EXERCISE ▸
Begin at the first line and end at the line containing "procedural material: short". Extract exactly those lines.

DATA PROVIDED ▸
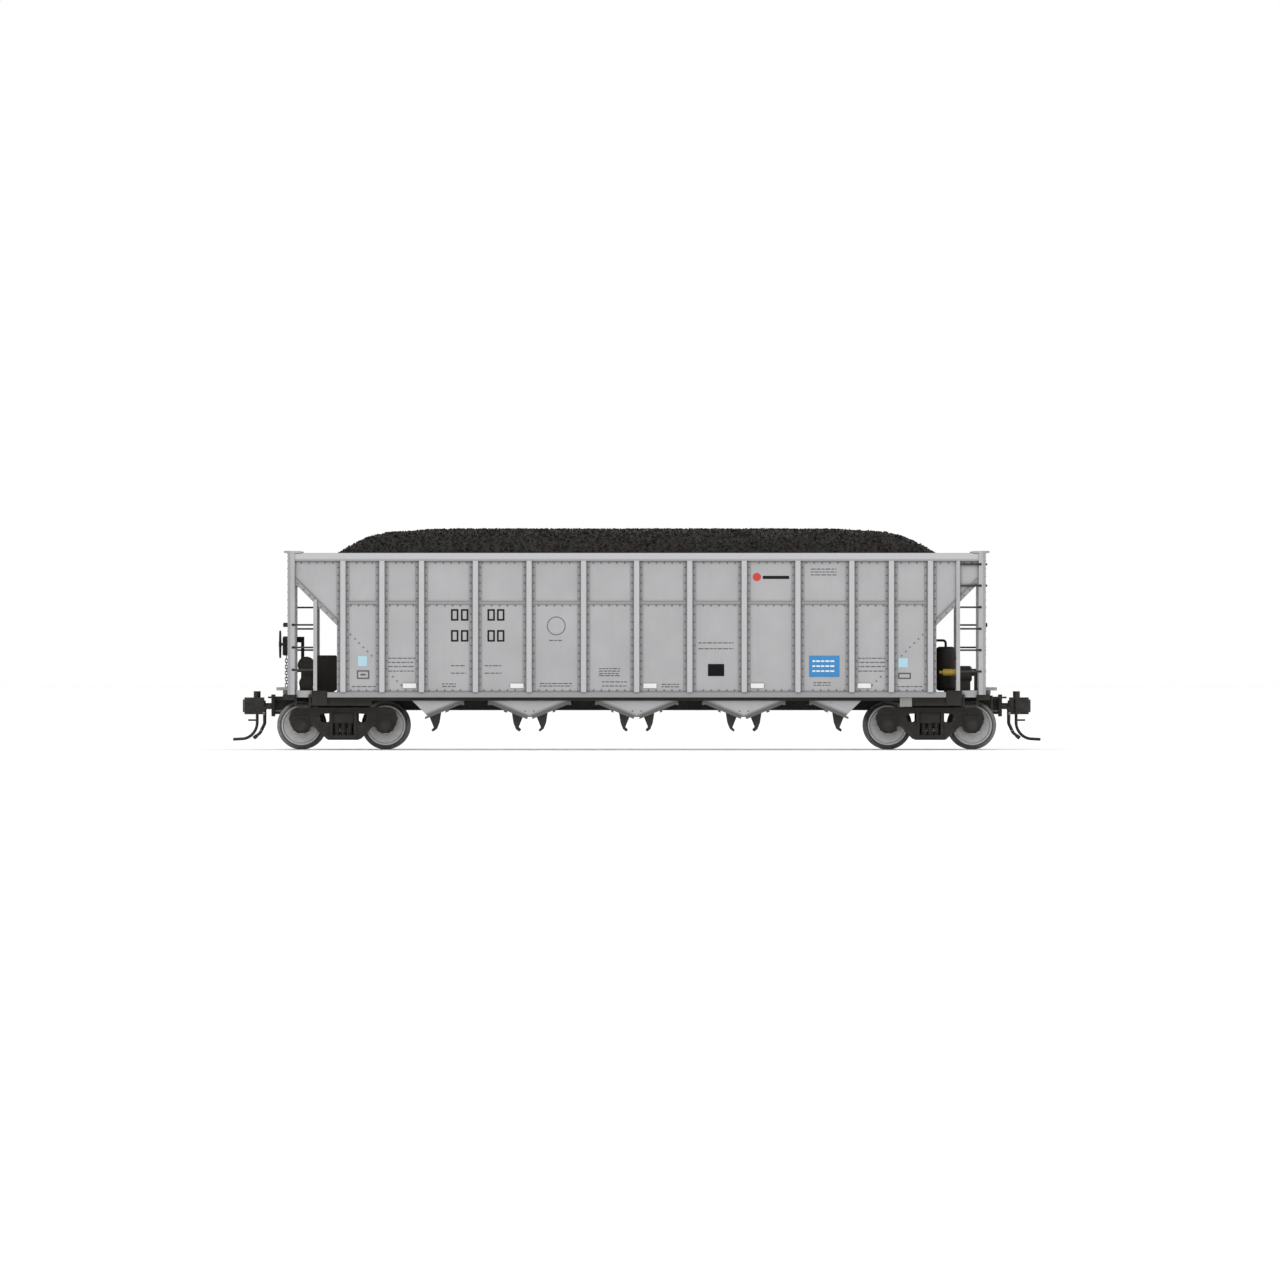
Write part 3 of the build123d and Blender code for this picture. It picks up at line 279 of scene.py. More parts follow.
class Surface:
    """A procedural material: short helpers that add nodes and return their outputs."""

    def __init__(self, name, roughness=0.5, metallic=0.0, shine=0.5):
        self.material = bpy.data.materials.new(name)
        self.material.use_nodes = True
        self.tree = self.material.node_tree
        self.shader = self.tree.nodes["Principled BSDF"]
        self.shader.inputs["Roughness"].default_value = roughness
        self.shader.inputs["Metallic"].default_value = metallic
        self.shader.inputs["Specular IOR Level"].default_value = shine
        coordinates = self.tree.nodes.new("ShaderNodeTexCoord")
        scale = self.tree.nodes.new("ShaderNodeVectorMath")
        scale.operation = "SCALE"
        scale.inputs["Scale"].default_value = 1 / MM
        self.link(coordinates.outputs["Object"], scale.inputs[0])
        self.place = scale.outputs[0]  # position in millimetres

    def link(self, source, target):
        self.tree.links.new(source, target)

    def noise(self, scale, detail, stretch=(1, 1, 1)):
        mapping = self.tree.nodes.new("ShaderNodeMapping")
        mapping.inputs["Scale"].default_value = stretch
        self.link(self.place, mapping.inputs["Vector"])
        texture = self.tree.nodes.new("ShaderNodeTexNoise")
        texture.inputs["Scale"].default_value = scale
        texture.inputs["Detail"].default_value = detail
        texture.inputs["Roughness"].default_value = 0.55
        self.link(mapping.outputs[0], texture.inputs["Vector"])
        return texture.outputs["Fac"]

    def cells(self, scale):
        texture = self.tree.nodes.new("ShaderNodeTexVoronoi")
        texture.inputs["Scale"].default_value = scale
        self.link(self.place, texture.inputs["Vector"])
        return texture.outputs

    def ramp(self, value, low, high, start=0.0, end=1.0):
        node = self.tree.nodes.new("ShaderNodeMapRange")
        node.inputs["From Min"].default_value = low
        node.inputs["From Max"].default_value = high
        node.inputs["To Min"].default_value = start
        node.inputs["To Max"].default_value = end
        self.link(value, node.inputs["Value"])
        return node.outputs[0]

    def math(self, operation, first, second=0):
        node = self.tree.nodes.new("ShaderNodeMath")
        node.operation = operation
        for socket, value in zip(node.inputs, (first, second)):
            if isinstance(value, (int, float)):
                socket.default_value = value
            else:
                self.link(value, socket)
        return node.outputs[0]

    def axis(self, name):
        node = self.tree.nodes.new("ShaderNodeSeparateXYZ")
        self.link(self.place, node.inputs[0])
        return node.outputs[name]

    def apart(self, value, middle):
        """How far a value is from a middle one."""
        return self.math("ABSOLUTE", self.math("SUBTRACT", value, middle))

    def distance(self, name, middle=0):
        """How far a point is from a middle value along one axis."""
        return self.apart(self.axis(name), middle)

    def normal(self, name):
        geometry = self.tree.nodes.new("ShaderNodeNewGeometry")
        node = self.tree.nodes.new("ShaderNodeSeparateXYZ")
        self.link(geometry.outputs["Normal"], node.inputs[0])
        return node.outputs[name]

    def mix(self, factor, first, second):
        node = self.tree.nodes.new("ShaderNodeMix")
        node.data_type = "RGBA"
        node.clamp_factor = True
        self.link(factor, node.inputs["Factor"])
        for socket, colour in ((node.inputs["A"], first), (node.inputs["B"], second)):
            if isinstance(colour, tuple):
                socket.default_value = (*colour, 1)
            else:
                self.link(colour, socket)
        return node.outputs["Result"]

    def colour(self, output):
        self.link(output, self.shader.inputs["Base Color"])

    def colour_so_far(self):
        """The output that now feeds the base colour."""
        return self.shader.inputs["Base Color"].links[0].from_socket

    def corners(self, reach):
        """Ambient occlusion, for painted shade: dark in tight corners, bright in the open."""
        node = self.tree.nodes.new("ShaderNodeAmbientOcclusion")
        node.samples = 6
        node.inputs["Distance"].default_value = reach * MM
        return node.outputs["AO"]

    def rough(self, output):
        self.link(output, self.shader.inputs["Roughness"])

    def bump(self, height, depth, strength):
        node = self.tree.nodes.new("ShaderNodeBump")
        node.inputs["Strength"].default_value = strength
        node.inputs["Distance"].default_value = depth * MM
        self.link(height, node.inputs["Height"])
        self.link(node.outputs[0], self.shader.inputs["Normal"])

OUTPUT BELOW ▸
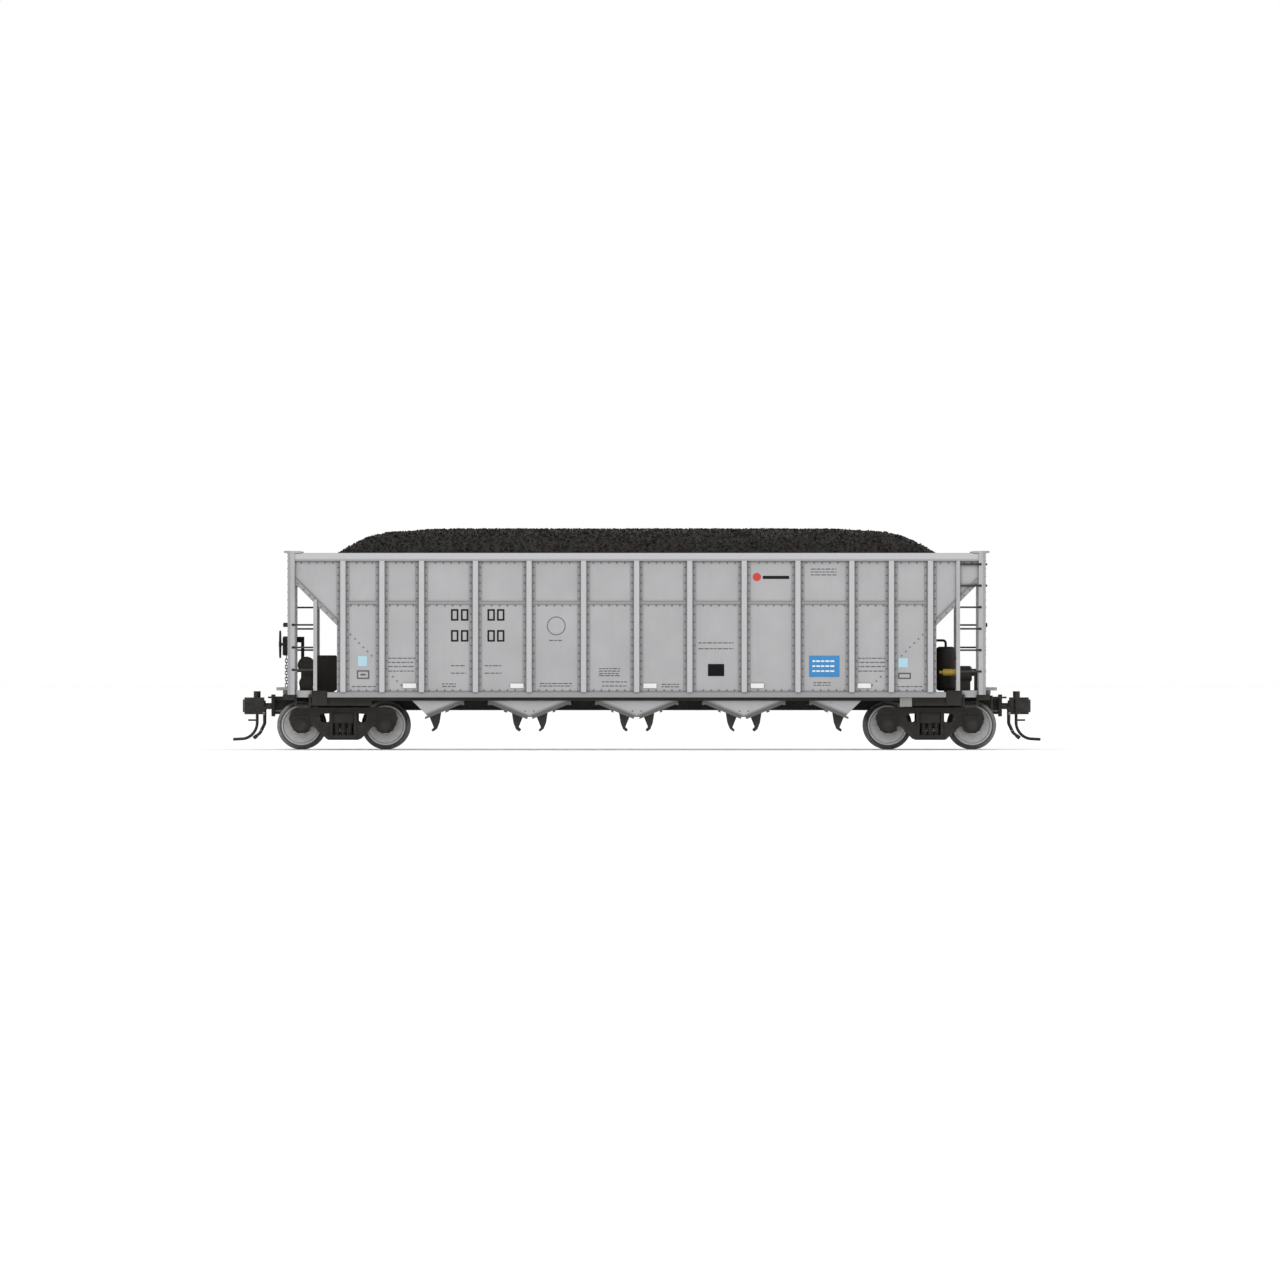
Write part 3 of the build123d and Blender code for this picture. It picks up at line 279 of scene.py. More parts follow.
class Surface:
    """A procedural material: short helpers that add nodes and return their outputs."""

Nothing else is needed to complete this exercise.